- _MATERIAL_:
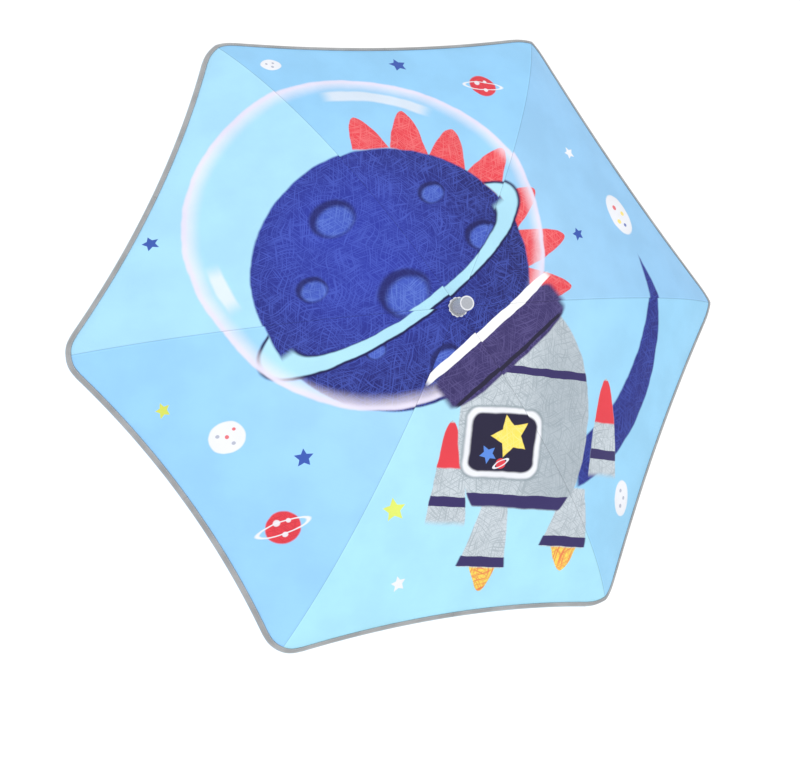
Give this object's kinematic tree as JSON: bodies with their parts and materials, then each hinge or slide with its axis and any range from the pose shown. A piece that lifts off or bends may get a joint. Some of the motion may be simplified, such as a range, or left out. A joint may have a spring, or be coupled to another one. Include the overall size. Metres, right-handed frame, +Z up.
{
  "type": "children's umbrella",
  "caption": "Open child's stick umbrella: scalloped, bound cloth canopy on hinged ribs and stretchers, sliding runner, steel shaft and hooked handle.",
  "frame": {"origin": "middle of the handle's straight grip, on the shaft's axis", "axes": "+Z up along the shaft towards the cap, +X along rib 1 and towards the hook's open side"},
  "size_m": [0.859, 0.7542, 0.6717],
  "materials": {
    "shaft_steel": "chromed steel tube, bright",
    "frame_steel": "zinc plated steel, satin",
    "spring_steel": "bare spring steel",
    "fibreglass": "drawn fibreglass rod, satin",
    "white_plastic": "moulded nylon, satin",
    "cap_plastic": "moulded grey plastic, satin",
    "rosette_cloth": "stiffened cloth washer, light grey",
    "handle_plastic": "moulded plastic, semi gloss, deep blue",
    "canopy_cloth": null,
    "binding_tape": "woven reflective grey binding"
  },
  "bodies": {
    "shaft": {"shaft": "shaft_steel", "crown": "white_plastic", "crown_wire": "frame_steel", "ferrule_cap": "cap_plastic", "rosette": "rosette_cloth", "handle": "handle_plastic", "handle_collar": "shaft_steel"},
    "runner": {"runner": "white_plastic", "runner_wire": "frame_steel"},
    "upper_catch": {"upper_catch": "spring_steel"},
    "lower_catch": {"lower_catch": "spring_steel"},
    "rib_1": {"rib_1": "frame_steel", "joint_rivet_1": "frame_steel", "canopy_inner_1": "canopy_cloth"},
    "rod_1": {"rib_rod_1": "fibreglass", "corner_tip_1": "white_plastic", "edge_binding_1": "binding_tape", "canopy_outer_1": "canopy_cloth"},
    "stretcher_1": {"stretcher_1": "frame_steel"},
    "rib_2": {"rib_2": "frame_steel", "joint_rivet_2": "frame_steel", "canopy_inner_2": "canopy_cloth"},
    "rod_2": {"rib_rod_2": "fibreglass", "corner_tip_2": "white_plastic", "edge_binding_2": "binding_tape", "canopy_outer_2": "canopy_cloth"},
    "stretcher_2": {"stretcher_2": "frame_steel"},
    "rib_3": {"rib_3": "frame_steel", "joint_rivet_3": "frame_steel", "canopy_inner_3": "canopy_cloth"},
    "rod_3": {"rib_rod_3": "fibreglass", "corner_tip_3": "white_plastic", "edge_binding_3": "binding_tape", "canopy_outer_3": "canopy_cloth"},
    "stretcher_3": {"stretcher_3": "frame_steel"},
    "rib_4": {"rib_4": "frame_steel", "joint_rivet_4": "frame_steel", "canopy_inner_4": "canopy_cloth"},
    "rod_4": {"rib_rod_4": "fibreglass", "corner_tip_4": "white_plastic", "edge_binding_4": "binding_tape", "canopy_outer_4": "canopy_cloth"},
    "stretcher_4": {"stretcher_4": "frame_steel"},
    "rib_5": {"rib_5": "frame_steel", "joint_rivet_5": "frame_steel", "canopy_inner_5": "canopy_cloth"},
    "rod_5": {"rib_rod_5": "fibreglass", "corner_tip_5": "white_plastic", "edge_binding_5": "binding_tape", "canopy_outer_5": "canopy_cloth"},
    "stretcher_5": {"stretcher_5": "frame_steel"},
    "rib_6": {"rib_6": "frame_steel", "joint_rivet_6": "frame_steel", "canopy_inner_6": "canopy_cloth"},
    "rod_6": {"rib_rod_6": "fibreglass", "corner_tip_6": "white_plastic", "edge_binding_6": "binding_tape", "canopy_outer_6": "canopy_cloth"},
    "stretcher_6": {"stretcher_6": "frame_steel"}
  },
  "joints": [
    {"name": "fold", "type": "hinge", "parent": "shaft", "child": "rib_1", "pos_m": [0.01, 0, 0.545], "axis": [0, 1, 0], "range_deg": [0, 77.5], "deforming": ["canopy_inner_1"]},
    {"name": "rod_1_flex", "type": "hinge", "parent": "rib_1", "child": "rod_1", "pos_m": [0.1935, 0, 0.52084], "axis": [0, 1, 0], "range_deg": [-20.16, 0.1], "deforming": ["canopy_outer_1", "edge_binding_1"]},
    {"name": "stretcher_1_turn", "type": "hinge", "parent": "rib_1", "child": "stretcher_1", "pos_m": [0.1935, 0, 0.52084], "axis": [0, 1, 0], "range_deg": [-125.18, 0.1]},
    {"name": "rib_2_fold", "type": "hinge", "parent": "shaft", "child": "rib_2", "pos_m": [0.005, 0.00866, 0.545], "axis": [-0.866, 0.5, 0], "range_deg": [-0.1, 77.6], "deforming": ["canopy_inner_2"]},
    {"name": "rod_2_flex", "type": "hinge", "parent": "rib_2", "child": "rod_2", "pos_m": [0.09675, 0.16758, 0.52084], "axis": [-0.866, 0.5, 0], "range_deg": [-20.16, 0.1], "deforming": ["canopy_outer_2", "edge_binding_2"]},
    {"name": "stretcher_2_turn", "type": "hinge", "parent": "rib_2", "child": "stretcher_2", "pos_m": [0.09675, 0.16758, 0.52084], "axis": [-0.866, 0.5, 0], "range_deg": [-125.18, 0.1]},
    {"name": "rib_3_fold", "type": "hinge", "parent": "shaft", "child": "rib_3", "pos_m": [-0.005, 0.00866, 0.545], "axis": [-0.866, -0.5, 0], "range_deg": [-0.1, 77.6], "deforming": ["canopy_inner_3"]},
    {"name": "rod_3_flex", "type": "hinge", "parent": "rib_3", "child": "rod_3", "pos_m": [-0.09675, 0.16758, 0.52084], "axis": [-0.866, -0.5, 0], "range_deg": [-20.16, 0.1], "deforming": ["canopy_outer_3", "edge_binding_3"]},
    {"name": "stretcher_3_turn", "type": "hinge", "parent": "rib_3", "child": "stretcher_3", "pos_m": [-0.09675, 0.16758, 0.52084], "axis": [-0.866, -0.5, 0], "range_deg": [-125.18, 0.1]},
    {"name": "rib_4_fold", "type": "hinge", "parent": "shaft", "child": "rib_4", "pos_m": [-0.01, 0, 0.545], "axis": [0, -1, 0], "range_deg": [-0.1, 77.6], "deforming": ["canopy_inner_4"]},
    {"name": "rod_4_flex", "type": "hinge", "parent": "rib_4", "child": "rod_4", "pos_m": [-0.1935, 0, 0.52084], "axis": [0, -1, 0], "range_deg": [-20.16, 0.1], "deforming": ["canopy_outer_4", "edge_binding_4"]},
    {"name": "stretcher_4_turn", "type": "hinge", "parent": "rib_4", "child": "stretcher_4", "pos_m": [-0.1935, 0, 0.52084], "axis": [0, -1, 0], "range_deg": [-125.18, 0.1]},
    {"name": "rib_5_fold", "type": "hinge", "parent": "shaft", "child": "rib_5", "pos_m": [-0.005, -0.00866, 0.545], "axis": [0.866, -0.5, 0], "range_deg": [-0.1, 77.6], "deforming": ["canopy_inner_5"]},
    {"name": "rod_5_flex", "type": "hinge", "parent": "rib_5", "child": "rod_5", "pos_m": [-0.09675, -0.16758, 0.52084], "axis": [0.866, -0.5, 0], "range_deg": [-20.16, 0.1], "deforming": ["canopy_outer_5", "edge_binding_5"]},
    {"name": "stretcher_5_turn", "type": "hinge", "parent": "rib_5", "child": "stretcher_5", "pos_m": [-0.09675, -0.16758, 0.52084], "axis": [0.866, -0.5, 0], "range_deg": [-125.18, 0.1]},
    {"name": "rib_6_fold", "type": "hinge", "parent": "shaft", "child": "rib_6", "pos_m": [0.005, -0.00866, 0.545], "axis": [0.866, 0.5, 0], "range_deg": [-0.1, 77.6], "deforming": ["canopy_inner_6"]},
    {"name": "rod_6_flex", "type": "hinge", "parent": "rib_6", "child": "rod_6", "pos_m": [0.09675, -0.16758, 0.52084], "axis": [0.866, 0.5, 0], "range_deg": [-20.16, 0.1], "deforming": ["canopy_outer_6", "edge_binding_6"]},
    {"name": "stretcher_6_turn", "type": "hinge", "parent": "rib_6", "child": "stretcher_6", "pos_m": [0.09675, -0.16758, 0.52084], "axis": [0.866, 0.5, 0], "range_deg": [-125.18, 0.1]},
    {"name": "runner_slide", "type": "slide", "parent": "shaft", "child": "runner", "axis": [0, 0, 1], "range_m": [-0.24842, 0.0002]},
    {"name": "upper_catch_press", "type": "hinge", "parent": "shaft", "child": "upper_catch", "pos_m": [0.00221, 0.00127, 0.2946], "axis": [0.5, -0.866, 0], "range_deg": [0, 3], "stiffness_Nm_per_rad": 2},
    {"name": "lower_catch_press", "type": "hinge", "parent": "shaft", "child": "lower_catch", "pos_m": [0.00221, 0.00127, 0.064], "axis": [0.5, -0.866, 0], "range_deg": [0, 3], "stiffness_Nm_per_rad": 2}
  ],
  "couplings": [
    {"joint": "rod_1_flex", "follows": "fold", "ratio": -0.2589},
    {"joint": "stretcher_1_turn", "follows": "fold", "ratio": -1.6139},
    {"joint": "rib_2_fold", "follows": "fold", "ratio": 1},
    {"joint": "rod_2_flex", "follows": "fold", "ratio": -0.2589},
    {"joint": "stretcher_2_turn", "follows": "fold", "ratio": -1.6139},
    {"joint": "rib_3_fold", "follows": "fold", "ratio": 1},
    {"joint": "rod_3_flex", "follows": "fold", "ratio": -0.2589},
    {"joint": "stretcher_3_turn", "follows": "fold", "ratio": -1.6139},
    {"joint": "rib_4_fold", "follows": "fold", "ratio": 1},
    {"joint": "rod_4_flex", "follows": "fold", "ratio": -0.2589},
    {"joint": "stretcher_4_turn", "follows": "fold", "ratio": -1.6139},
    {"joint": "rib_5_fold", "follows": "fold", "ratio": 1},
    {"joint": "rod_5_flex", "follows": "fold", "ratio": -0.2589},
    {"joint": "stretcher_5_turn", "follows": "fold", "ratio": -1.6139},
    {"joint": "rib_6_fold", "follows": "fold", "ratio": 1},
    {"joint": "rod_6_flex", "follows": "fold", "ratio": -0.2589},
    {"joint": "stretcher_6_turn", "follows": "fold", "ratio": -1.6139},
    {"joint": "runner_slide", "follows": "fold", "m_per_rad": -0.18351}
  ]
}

- _REQUIRED WORK_:
Pull out every line in the data above that has the word "bodies".

- _WORKED SOLUTION_:
Give this object's kinematic tree as JSON: bodies with their parts and materials, then each hinge or slide with its axis and any range from the pose shown. A piece that lifts off or bends may get a joint. Some of the motion may be simplified, such as a range, or left out. A joint may have a spring, or be coupled to another one. Include the overall size. Metres, right-handed frame, +Z up.
  "bodies": {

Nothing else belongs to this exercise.